# Billing in Units for Medicare



## Kevinph84 (Feb 10, 2009)

My Fellow Coders,

I'm on the hunt for information about billing in units for Medicare. Does anybody have any information pertaining to billing in units? I've currently exhausted all of my leads. 

For example:

The pathologist charges 88305 for three different specimens. Being three different specimens, can you bill in units?

Thank You,
Kevin


----------



## whaleheadking (Feb 11, 2009)

*Each specimen is serately billable.*

Per CPT, a specimen is any tissue or tissues submitted for individual and separate exam and diagnosis.   If the pathologist was given three separate specimens and he/she did a gross and micro exam on all three and diagnosed them separately, you bill 88305 x3 (assuming they are Level IV exams, of course).


----------



## tomtom2 (Feb 11, 2009)

Kevin,
I been doing Pathology billing for years and have always billed in unit form to Medicare and all other carriers. Billing one unit on each line will lead to denials, because Medicare and everyone else will think that these are duplicate specimens. I have only run into one code 83912 that can't be billed in unit form to Medicare. I looks like your in FL like myself and the same rules would apply. As for actual info from Medicare on billing in unit form; I don't have any.

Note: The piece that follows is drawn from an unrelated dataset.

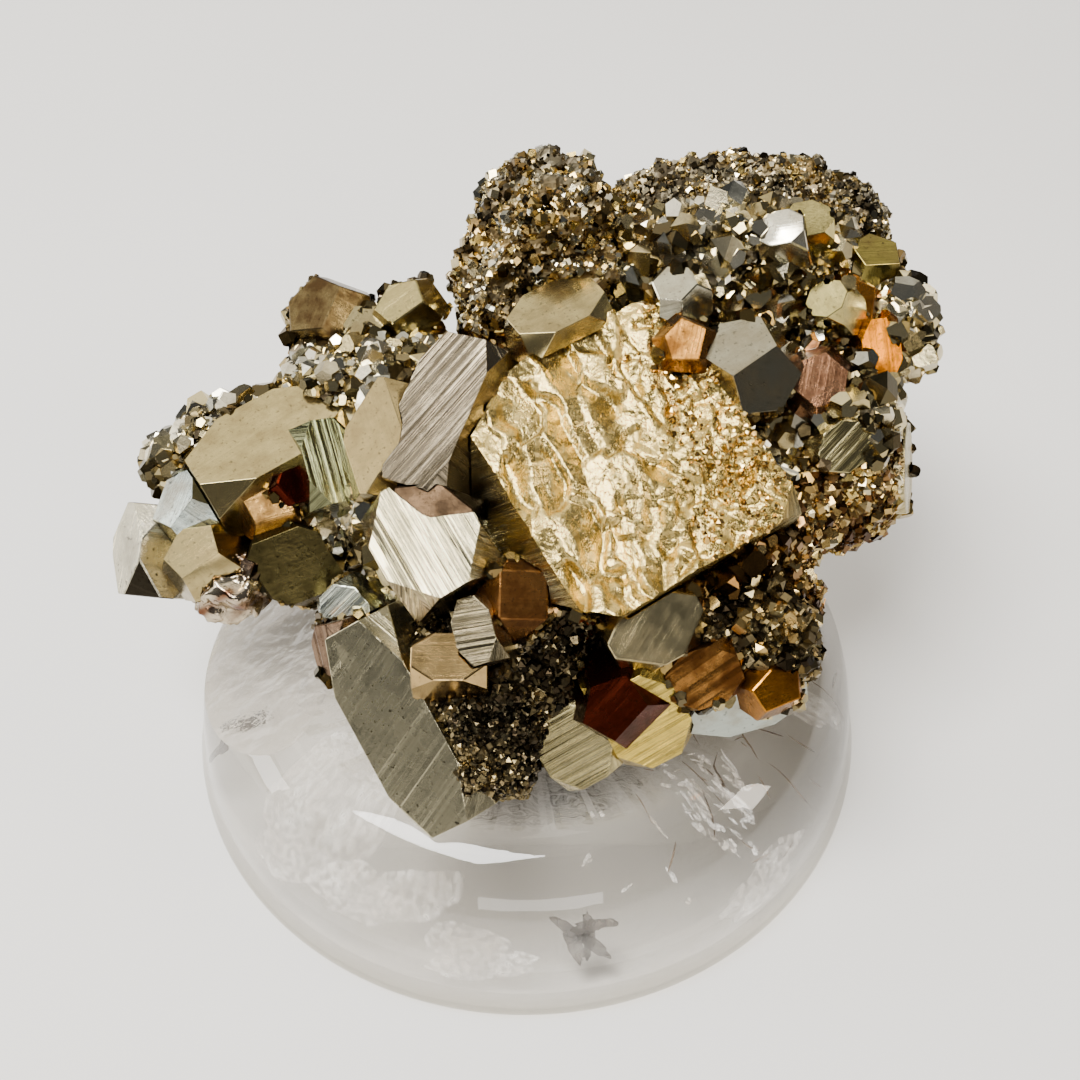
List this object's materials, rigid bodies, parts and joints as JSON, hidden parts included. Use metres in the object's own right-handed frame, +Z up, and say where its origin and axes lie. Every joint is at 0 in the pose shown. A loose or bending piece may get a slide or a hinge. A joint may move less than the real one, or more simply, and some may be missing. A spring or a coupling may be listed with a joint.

But if you follow my advise you should have no problems.  

Thomas


----------



## mjones64 (Feb 25, 2009)

On CMS website go to search and type MUE. This is medically unlikely edits, this search will give you all you need to know on updated MUE.


----------



## punkyboo (Feb 25, 2009)

*Regarding MUE...*

I've been down this road before with CMS/MUE.
You open up an Excel spreadsheet with cpt codes, and a 1,2 or 3 next to them. It doesn't tell you anything about any edits! 
Where do you find the actual wording of the edits?
I've been tearing my hair out trying to figure this out!

~Kat


----------



## RebeccaWoodward* (Feb 25, 2009)

Kevin,

When it is medically necessary to evaluate both bone structure and bone marrow, and both services can be provided with one biopsy, only one code (CPT code 38221 or CPT code 20220) can be reported. If two separate biopsies are necessary, then both can be reported using modifier -59 on one of the codes. Pathological interpretation codes 88300-88309 may be separately reported for multiple separately submitted specimens. If only one specimen is submitted, only one code can be reported regardless of whether the report includes evaluation of both bone structure and bone marrow morphology or not.

http://www.cms.hhs.gov/NationalCorrectCodInitEd/01_overview.asp#TopOfPage

Look under NCCI Policy Manual and then click on the first PDF


----------



## RebeccaWoodward* (Feb 25, 2009)

Kat, 

See if this link helps........

http://www.trailblazerhealth.com/Publications/Training Manual/NCCI.pdf


----------



## punkyboo (Mar 1, 2009)

Thanks, Rebecca. I need to sit down and read this...

~Kat


----------